Gah; I just now noticed I blundered yesterday and called it a substitution cipher instead of transposition cipher. I should stop writing messages when I'm in a rush.

Posted by: A nonny bunny at March 19, 2009 5:47 PM


@Anonymous: "would have been better?" I think we can say that his system was good enough. In fact it was good for 200 years!

Posted by: Tomer at March 19, 2009 8:30 PM


@Tomer

It wasn't used for any of those two hundred years. And the author went through the effort of using techniques that could have been used at the time (although it would have been more laborious then).
The main reason the cipher wasn't cracked before is because no one really looked at it before. It went mostly ignored and unexamined.

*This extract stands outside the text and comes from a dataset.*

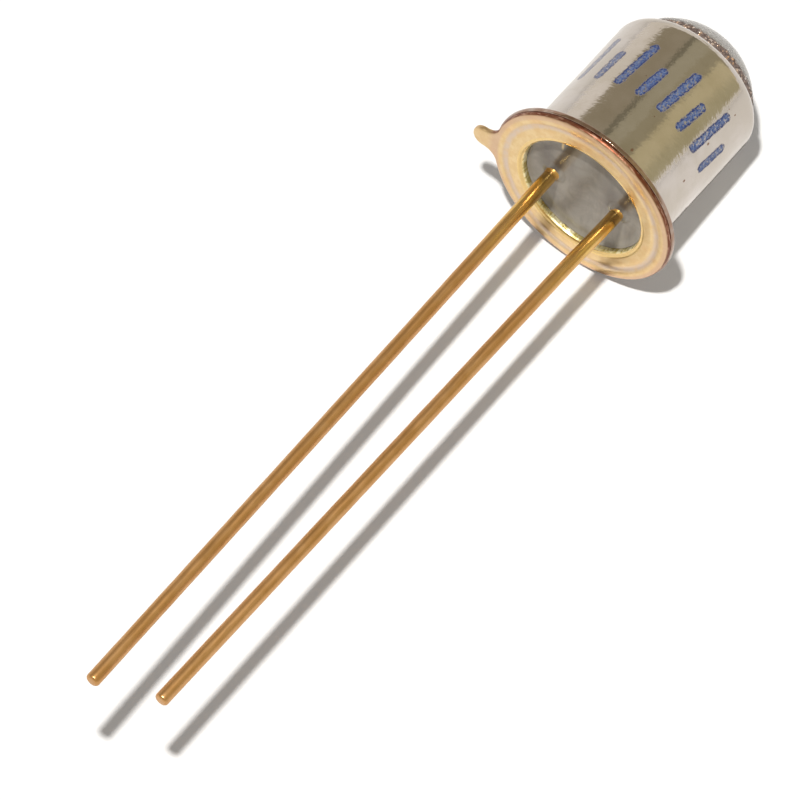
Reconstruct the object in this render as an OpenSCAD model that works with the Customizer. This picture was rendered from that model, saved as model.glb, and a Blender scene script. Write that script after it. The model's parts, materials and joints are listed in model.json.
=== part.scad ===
// Metal-can phototransistor with a domed glass window and two gold-plated leads, lying on its side.
// The device is drawn about its own axis: z = 0 is the seating face of the flange, +z runs to the lens,
// +y points to the index tab and +x points to the floor. laid() then sets it down as it comes to rest.

/* [Header] */
// Outside diameter of the welded rim
rim_d = 6.5; // [6.2:0.05:7.5]
// Thickness of the header's sheet at the rim
header_sheet = 0.18; // [0.14:0.01:0.26]
// Height of the chip platform above the seating face
header_h = 1.5; // [1.3:0.05:2.2]
// Thickness of the chip platform
platform_t = 0.3; // [0.2:0.02:0.4]
// Wall of the eyelet that holds the glass
eyelet_wall = 0.2; // [0.14:0.01:0.26]
// Rounding of the eyelet's mouth
mouth_r = 0.16; // [0.08:0.01:0.2]
// Rounding of the rim's outer edge on the lead side
rim_edge_r = 0.13; // [0.06:0.01:0.135]
// Middle diameter of the shallow coined ring on the seating face
ring_d = 5.52; // [5.3:0.02:5.7]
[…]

Posted by: A nonny bunny at March 20, 2009 3:19 AM


1337 Cipher Solved?

Posted by: Bnonymous at March 20, 2009 7:57 AM


It reads: "All your liberty are belong to us."

Posted by: Curtis at March 22, 2009 7:39 AM


Based on the fragmentary comments by people that have read the article:

The cipher could have easily been broken by Room 40 during WWI, and Bletchly Park could have done it during while feeding the ducks.

At best I would call it "Hutt 33" crossword fodder.

Bigram cipher methods after 1914 should be considered defunct.

The only ciphers to hold up well after 1914 have been in the Vic Cipher family (a branch of the Nihilist Cipher family).

At least Vic ciphers give one up to 1 billion keys, and singletons are not easy to deduce.